Toutes les couleurs et
toutes les rebellions
du " Chaos des collèges
", pour citer un
quotidien japonais, se
promènent à
Harajuku. Ont-ils revêti
leur costume à
cette occasion, ou les
pré-adolescents
japonais sont-ils réellement
fous à lier ? Deux,
trois rues peut-être
sont entraînées
dans la vague enthousiaste
de leur extravagance,
et ne désemplissent
pas : on a l'impression
d'un océan. Des
lapins roses et bleus
jouent du rock, sans que
rien dans leur musique
ne semble justifier leur
étrange accoutrement.
Des voyous pré-pubères
aux cuirs cloutés
ou aux chemises tâchées
de faux sang, feuillettent
dans les étalages
des magasins la biographie
de Led Zeppelin.

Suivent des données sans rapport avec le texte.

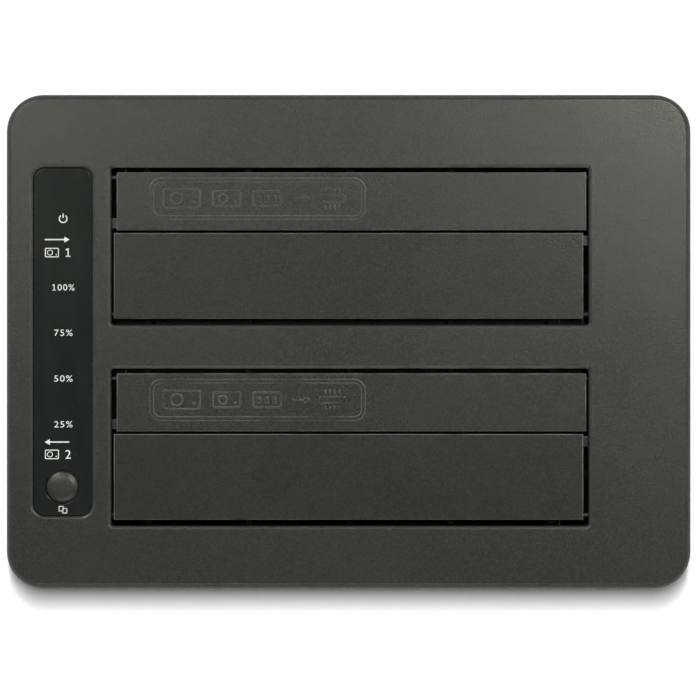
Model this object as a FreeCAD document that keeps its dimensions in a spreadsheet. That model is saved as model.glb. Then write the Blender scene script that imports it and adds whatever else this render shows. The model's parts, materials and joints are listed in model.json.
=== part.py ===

Des adolescentes
ont revêtu des robes
de dentelles blanches,
déchirées
dans leur longueur, et
se sont enroulées
autour des mains des bandages
antiseptiques.
Le tableau est plus émouvant
encore qu'il n'est surprenant,
car ces jeunes icônes
aux costumes inquiétants
ne feraient pas de mal
à une mouche. La
masse est si compacte
dans ces rues étroites
que l'on ne peut avancer
qu'en trébuchant.
Mais rien ne bouscule,
rien ne presse, comme
si tous n'étaient
là que pour observer
les autres. Et quel spectacle
! Quelle naïveté
! Quel paradoxe entre
ces symboles que personne
en occident n'oserait
arborer et cette gentillesse
que personne n'oserait
feindre !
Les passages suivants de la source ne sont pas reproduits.